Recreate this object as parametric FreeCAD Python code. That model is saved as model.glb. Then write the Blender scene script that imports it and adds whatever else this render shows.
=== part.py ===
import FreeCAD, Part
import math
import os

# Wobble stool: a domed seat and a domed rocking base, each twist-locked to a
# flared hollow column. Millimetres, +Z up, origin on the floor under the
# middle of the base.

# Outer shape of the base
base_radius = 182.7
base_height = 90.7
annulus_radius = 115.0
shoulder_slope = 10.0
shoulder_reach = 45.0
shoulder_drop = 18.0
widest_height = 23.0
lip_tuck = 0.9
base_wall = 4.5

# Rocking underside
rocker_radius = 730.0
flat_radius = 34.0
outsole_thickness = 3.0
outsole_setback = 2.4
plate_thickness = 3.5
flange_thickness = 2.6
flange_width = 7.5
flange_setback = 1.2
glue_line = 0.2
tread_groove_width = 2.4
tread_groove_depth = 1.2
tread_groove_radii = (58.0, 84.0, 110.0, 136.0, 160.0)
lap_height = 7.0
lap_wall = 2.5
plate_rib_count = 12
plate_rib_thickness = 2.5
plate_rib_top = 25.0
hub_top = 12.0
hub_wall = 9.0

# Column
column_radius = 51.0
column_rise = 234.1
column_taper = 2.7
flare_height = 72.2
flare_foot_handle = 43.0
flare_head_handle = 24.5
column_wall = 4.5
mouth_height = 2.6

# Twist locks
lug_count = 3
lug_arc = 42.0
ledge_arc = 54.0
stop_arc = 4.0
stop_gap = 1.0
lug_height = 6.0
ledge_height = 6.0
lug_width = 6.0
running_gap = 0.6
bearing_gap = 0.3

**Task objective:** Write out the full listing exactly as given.

**Response to the task:**
Recreate this object as parametric FreeCAD Python code. That model is saved as model.glb. Then write the Blender scene script that imports it and adds whatever else this render shows.
=== part.py ===
import FreeCAD, Part
import math
import os

# Wobble stool: a domed seat and a domed rocking base, each twist-locked to a
# flared hollow column. Millimetres, +Z up, origin on the floor under the
# middle of the base.

# Outer shape of the base
base_radius = 182.7
base_height = 90.7
annulus_radius = 115.0
shoulder_slope = 10.0
shoulder_reach = 45.0
shoulder_drop = 18.0
widest_height = 23.0
lip_tuck = 0.9
base_wall = 4.5

# Rocking underside
rocker_radius = 730.0
flat_radius = 34.0
outsole_thickness = 3.0
outsole_setback = 2.4
plate_thickness = 3.5
flange_thickness = 2.6
flange_width = 7.5
flange_setback = 1.2
glue_line = 0.2
tread_groove_width = 2.4
tread_groove_depth = 1.2
tread_groove_radii = (58.0, 84.0, 110.0, 136.0, 160.0)
lap_height = 7.0
lap_wall = 2.5
plate_rib_count = 12
plate_rib_thickness = 2.5
plate_rib_top = 25.0
hub_top = 12.0
hub_wall = 9.0

# Column
column_radius = 51.0
column_rise = 234.1
column_taper = 2.7
flare_height = 72.2
flare_foot_handle = 43.0
flare_head_handle = 24.5
column_wall = 4.5
mouth_height = 2.6

# Twist locks
lug_count = 3
lug_arc = 42.0
ledge_arc = 54.0
stop_arc = 4.0
stop_gap = 1.0
lug_height = 6.0
ledge_height = 6.0
lug_width = 6.0
running_gap = 0.6
bearing_gap = 0.3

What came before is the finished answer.